A resilient design uses asynchronous queues or event streams for non-blocking workflow progression, idempotent processing to avoid duplicate orders, compensating actions for partial failures, and policy-based retries that distinguish transient outages from business validation errors. It also segments critical workflows so that a carrier API outage does not stop order capture or ERP posting.
Executive recommendations for building a connected distribution integration model
First, define integration as an enterprise operating capability rather than a project-by-project technical service. That means funding shared architecture, governance, and observability assets. Second, establish a canonical workflow model for order-to-cash and fulfillment processes across EDI, portal, ERP, and logistics systems. Third, modernize middleware selectively, prioritizing orchestration, API governance, and event-driven synchronization where business friction is highest.

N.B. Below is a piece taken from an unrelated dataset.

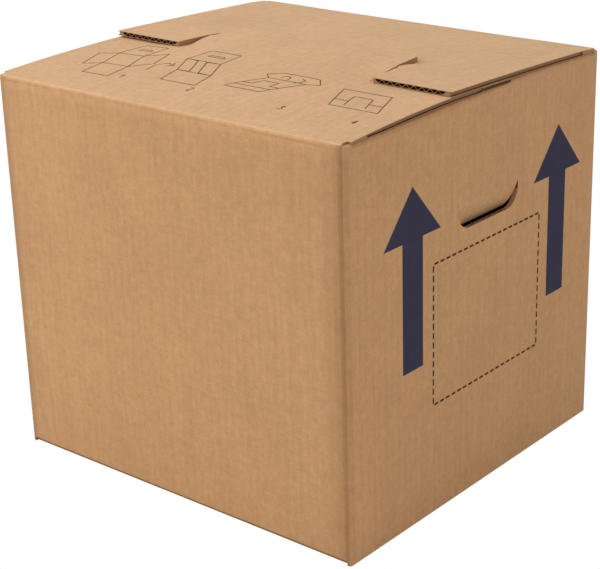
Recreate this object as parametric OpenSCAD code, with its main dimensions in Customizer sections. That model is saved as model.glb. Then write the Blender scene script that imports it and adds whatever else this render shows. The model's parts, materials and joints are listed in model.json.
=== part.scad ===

Fourth, protect cloud ERP platforms from uncontrolled coupling by using an integration layer for mediation and policy enforcement. Fifth, measure ROI through operational outcomes: reduced order exceptions, faster partner onboarding, lower manual reconciliation effort, improved inventory accuracy, and better customer status visibility. In distribution, integration ROI is rarely abstract. It appears in fewer delayed shipments, cleaner invoicing, and more predictable service performance.
For enterprises pursuing connected operations, the target state is clear: EDI, ERP, customer portals, and SaaS platforms should function as coordinated components of a scalable interoperability architecture. Organizations that achieve this move beyond interface maintenance and gain a durable platform for growth, channel expansion, and cloud modernization.